Given: Irms=5 A, Rds_on=0.2 Ω
- P_cond = 5² × 0.2 = 25 × 0.2 = 5 W
Answer: P_cond = 5 W
Drives — Speed Control of DC and AC Motors
DC Drive Speed from Converter Output
N = \frac{V_{dc} - I_a R_a}{K \phi}
| Symbol | Description | Unit |
|---|---|---|
| N | Motor speed | rpm |
| V_{dc} | Converter average output voltage | V |
| K\phi | Motor voltage constant × flux | V/rpm |
Worked example
Phase-controlled rectifier supplies DC motor: Vdc=180 V, Ia=20 A, Ra=0.5 Ω, Kφ=0.05 V/rpm. Find speed.

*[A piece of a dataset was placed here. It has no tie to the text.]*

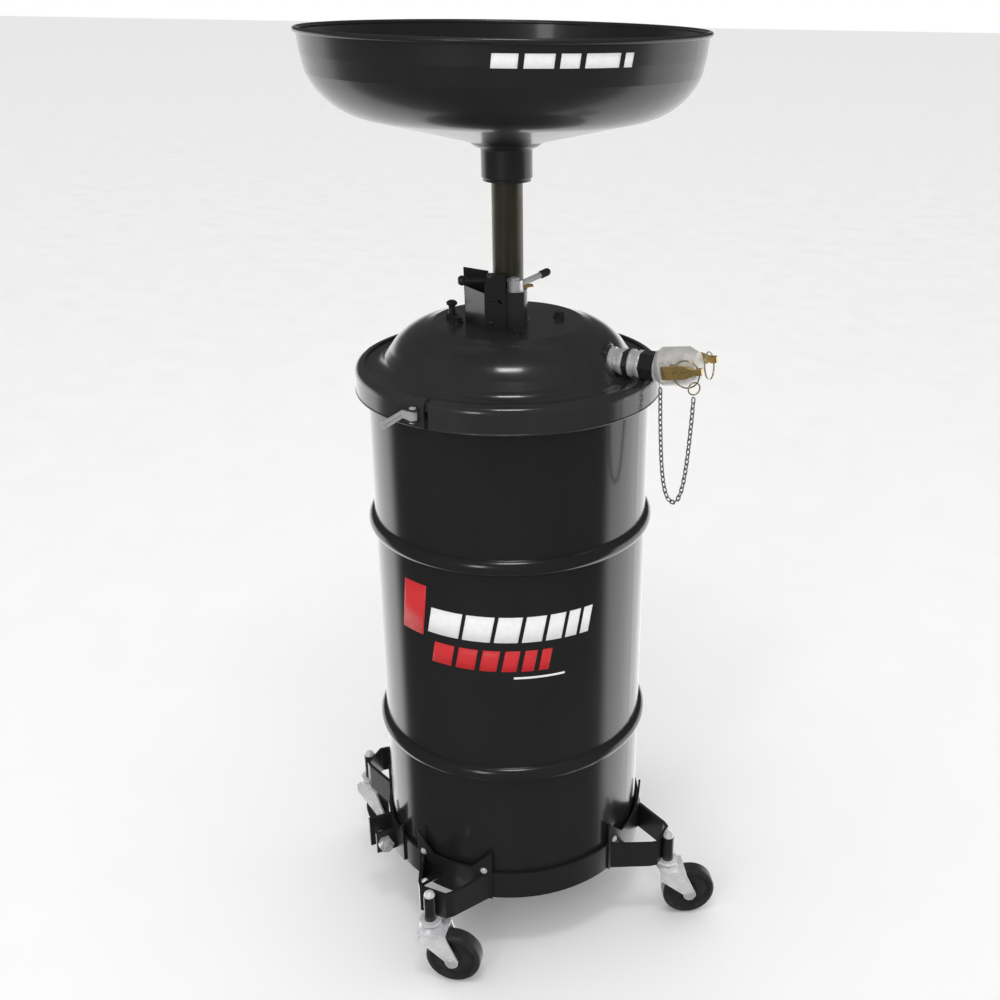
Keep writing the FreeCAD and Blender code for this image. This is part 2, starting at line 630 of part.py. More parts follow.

Given: Vdc=180, Ia=20, Ra=0.5, Kφ=0.05
- Eb = Vdc − Ia×Ra = 180 − 20×0.5 = 180−10 = 170 V
- N = Eb/(Kφ) = 170/0.05 = 3400 rpm
Answer: N = 3400 rpm
V/f Control (Induction Motor)
\frac{V}{f} = \text{constant} \Rightarrow V_{new} = V_{rated} \cdot \frac{f_{new}}{f_{rated}}
| Symbol | Description | Unit |
|---|---|---|
| V_{new} | New supply voltage for new frequency | V |
| f_{new} | New supply frequency | Hz |
| f_{rated} | Rated frequency | Hz |
Worked example
Induction motor: rated 415 V, 50 Hz. Run at 30 Hz with constant V/f. Find required voltage.
Given: Vrated=415 V, frated=50 Hz, fnew=30 Hz
- V_new = 415 × (30/50) = 415 × 0.6 = 249 V
Answer: V_new = 249 V
Quick reference
| Formula | Expression |
|---|---|
| HW Rectifier Vdc | V_{dc} = V_m/\pi |
| FW Rectifier Vdc | V_{dc} = 2V_m/\pi |
| Ripple Factor | RF = \sqrt{(V_{rms}/V_{dc})^2-1} |
| Half-Controlled SCR Vdc | V_{dc} = (V_m/\pi)(1+\cos\alpha) |
| 3-Phase Fully Controlled Vdc | V_{dc} = 2.34 V_{LL}\cos\alpha |
| Buck Vo | V_o = D \cdot V_s |
| Boost Vo | V_o = V_s/(1-D) |
| Buck-Boost Vo | V_o = -D V_s/(1-D) |
| Buck Ripple | \Delta V_o = V_o(1-D)/(8LCf^2) |
| Inverter Fundamental | V_{o1} = 4V_{dc}/\pi |
| SPWM ma | m_a = V_{ctrl}/V_{tri} |
| THD | THD = \sqrt{V_{rms}^2-V_1^2}/V_1 |
| Switching Loss | E_{sw} = 0.5 V I (t_r+t_f) |
| Conduction Loss | P_{cond} = I_{rms}^2 R_{ds(on)} |
| V/f Control | V_{new} = V_{rated} \cdot f_{new}/f_{rated} |
Exam tips
- GATE power electronics questions always specify firing angle α in degrees but formulas use radians — convert before calculating; a 30° error costs 0.5–1 marks each time.
- Buck, boost, and buck-boost converters are compared in a single GATE question every few years — memorise the table: Vo/Vs = D, 1/(1-D), and -D/(1-D) respectively.
- Rectifier efficiency (81% FW, 40.5% HW) and ripple factor values (0.48 FW, 1.21 HW) are sometimes asked as MCQs — memorise these standard values.
- SCR commutation overlap questions require knowing that increasing firing angle α reduces the available turn-off time; α near 90° is the critical design limit.
- IGBT switching loss and conduction loss questions test whether students add both losses for total device dissipation — examiners give partial credit if only one component is computed.
- V/f control problems are straightforward ratio calculations but examiners add a trap: above base speed, voltage is clamped at rated and only frequency increases — recognise this regime.